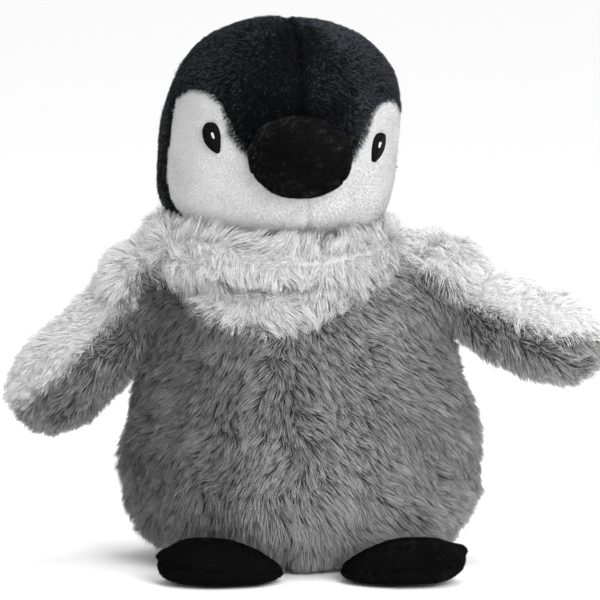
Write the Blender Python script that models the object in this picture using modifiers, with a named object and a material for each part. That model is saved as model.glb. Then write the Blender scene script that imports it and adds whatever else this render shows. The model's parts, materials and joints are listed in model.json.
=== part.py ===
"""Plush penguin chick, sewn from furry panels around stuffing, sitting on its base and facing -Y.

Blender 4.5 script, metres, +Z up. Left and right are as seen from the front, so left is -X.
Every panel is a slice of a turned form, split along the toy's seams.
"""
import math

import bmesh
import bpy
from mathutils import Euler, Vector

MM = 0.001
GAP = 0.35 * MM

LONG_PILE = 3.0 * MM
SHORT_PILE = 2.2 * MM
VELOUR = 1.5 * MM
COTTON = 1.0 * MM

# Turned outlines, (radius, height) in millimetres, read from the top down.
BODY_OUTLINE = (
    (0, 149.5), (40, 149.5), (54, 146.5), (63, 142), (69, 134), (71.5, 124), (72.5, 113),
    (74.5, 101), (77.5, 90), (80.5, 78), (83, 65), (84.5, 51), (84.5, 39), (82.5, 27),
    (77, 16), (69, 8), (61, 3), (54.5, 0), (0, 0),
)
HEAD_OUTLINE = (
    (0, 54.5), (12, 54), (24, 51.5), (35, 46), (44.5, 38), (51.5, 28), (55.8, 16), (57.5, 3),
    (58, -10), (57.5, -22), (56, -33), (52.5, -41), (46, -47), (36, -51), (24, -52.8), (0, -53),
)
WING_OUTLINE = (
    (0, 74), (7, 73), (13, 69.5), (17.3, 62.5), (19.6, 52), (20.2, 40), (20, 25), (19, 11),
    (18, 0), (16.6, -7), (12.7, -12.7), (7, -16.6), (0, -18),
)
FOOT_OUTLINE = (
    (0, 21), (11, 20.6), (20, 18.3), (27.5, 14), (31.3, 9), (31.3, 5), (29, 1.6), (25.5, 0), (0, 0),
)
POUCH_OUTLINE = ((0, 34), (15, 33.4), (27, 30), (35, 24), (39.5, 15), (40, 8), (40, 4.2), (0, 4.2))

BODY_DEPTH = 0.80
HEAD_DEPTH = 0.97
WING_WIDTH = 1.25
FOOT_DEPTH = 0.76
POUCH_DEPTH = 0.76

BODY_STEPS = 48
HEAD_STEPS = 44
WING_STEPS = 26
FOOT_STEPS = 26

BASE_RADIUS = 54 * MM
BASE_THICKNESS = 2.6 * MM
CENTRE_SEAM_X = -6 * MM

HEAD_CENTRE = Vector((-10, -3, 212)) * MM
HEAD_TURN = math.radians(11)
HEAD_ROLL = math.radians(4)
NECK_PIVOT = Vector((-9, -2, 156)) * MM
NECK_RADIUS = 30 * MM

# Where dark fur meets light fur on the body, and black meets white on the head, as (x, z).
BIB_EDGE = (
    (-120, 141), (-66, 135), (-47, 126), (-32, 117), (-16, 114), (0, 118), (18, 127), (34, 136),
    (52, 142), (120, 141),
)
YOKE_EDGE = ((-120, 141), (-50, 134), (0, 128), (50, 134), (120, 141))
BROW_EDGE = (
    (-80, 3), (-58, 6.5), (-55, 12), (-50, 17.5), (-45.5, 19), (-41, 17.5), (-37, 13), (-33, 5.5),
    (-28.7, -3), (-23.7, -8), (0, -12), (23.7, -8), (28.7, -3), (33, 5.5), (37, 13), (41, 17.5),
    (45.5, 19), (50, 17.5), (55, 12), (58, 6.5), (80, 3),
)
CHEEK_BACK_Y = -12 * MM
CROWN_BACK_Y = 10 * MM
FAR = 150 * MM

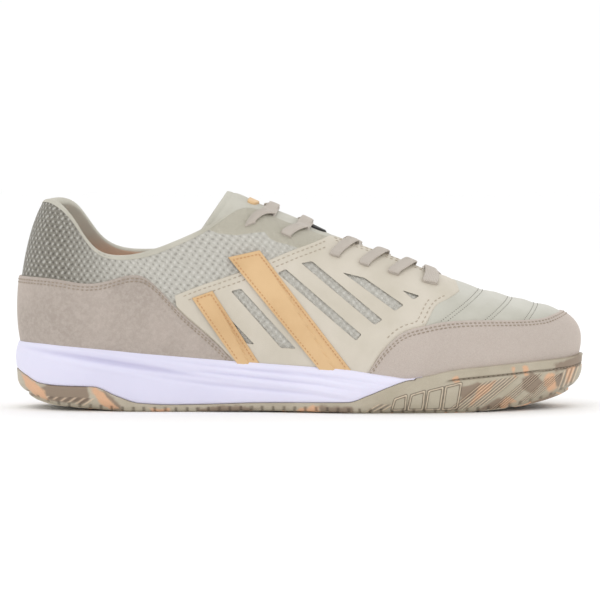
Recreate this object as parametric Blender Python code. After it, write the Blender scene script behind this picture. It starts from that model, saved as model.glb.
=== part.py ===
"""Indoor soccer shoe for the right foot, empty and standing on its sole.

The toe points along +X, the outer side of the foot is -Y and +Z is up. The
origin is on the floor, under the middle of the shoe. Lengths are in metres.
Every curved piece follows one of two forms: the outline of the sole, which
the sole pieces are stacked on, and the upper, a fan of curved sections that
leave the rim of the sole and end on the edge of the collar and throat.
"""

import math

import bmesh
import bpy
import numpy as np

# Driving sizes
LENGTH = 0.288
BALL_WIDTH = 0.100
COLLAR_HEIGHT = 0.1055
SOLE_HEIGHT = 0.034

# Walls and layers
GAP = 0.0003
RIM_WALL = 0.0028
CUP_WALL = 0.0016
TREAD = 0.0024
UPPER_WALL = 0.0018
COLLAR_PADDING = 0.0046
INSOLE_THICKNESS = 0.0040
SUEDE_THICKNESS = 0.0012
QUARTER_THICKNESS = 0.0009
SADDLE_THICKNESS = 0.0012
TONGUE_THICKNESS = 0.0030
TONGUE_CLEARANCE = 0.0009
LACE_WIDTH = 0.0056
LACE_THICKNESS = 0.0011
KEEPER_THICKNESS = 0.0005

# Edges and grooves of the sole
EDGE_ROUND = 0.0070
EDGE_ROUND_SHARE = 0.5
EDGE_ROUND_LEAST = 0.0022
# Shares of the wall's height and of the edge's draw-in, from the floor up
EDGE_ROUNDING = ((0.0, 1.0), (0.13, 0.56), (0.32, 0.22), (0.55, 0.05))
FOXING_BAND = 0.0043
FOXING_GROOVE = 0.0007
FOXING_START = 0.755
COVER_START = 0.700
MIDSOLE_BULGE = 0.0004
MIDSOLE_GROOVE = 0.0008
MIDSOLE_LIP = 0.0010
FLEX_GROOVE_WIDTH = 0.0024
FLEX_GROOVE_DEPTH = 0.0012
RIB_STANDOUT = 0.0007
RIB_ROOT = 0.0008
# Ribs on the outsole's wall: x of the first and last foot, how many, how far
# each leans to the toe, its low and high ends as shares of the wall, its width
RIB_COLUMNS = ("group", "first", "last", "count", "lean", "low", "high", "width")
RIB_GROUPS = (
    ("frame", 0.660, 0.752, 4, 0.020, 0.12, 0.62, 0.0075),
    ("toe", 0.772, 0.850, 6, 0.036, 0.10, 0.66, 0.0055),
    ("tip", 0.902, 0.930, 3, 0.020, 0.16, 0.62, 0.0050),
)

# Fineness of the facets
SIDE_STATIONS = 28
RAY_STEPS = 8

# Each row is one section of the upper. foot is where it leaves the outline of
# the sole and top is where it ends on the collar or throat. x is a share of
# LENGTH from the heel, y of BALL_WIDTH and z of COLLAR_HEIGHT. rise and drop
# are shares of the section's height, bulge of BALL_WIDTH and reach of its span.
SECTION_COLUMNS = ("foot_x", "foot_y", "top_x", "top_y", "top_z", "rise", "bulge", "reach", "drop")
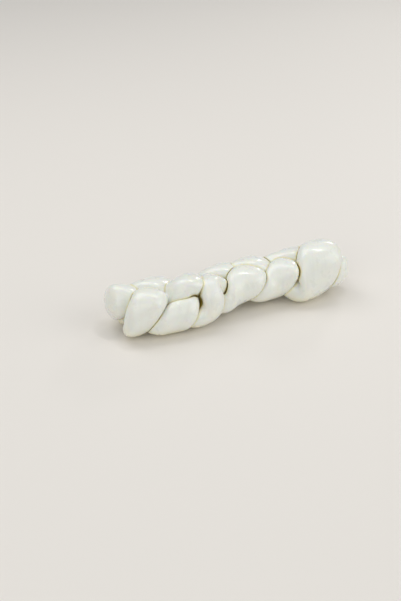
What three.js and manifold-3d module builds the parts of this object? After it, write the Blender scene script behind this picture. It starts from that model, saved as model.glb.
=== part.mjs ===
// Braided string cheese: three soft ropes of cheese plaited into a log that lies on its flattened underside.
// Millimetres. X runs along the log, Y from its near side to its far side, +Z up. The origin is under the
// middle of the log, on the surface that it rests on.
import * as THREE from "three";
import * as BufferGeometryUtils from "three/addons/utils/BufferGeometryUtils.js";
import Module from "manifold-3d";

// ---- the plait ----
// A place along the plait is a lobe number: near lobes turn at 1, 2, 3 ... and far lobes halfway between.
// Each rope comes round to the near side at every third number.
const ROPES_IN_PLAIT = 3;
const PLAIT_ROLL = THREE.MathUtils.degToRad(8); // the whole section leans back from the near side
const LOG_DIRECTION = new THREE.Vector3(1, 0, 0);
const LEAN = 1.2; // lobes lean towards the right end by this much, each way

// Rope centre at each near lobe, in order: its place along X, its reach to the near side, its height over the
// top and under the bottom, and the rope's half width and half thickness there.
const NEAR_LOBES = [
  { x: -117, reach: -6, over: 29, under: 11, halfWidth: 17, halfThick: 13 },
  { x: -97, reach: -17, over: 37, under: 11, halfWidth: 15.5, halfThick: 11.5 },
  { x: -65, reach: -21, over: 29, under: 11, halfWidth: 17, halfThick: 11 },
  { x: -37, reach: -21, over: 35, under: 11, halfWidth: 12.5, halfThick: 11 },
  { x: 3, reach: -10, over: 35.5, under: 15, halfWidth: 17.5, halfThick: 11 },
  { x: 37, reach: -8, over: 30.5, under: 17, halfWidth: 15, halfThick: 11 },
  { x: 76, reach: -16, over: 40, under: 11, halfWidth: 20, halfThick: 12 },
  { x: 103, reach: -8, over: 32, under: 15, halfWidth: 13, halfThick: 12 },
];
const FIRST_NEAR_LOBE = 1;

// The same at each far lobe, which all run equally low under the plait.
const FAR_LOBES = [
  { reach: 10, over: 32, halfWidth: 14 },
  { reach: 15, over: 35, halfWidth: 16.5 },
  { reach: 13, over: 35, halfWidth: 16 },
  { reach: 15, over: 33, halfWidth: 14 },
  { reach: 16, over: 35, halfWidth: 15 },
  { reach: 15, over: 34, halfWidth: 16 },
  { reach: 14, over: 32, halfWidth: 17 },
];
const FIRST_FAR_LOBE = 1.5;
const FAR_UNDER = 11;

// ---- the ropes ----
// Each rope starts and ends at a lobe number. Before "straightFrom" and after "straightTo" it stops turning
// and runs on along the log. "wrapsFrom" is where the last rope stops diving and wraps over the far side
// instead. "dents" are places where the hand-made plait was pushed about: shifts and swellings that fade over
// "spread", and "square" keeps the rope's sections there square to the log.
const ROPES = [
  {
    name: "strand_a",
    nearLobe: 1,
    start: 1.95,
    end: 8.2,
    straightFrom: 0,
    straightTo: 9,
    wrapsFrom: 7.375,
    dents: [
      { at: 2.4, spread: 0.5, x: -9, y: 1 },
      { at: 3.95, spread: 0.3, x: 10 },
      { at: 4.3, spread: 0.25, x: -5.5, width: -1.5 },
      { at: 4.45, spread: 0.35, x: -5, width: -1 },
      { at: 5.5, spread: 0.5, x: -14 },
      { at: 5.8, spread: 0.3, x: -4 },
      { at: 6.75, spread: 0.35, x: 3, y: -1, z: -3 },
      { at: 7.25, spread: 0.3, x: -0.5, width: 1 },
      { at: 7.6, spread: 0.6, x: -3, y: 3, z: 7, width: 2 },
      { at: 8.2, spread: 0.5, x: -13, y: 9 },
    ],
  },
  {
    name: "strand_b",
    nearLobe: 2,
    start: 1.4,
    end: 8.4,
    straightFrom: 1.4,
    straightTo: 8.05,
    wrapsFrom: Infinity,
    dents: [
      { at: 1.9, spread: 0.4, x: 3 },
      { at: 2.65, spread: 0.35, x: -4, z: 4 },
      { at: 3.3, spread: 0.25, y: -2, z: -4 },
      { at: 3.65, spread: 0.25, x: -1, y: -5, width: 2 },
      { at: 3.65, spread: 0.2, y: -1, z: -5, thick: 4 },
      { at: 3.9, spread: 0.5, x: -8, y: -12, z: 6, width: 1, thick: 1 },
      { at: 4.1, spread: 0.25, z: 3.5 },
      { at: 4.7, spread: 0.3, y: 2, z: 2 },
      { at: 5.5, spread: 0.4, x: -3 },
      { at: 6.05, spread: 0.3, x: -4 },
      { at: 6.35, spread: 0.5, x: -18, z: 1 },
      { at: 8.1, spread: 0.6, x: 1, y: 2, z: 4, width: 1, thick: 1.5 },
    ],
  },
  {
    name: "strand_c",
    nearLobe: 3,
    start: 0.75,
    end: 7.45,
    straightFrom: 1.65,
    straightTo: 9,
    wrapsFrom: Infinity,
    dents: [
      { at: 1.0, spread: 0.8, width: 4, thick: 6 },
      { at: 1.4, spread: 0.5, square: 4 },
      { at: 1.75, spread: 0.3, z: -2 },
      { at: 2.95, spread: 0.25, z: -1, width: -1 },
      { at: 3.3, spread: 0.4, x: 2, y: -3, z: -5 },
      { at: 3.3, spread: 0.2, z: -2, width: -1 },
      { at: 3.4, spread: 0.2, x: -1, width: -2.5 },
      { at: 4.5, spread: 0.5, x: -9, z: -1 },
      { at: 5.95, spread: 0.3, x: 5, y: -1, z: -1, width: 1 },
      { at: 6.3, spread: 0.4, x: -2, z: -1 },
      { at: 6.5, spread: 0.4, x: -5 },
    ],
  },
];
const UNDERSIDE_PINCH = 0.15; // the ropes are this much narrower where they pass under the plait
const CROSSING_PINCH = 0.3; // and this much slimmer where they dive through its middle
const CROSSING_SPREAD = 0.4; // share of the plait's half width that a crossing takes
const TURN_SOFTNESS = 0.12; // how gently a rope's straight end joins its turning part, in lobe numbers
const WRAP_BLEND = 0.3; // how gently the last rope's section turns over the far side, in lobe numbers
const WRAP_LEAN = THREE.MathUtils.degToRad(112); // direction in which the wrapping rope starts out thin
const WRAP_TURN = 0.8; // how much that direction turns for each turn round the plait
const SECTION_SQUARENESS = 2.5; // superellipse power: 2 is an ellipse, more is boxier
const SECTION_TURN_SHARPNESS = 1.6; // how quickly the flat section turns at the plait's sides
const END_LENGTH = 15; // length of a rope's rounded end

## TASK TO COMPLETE
Copy out exactly the lines from the one with "Recreate this object" through the one with "KEEPER_THICKNESS = 0.0005", counting both ends, and no other lines.

## TASK RESPONSE
Recreate this object as parametric Blender Python code. After it, write the Blender scene script behind this picture. It starts from that model, saved as model.glb.
=== part.py ===
"""Indoor soccer shoe for the right foot, empty and standing on its sole.

The toe points along +X, the outer side of the foot is -Y and +Z is up. The
origin is on the floor, under the middle of the shoe. Lengths are in metres.
Every curved piece follows one of two forms: the outline of the sole, which
the sole pieces are stacked on, and the upper, a fan of curved sections that
leave the rim of the sole and end on the edge of the collar and throat.
"""

import math

import bmesh
import bpy
import numpy as np

# Driving sizes
LENGTH = 0.288
BALL_WIDTH = 0.100
COLLAR_HEIGHT = 0.1055
SOLE_HEIGHT = 0.034

# Walls and layers
GAP = 0.0003
RIM_WALL = 0.0028
CUP_WALL = 0.0016
TREAD = 0.0024
UPPER_WALL = 0.0018
COLLAR_PADDING = 0.0046
INSOLE_THICKNESS = 0.0040
SUEDE_THICKNESS = 0.0012
QUARTER_THICKNESS = 0.0009
SADDLE_THICKNESS = 0.0012
TONGUE_THICKNESS = 0.0030
TONGUE_CLEARANCE = 0.0009
LACE_WIDTH = 0.0056
LACE_THICKNESS = 0.0011
KEEPER_THICKNESS = 0.0005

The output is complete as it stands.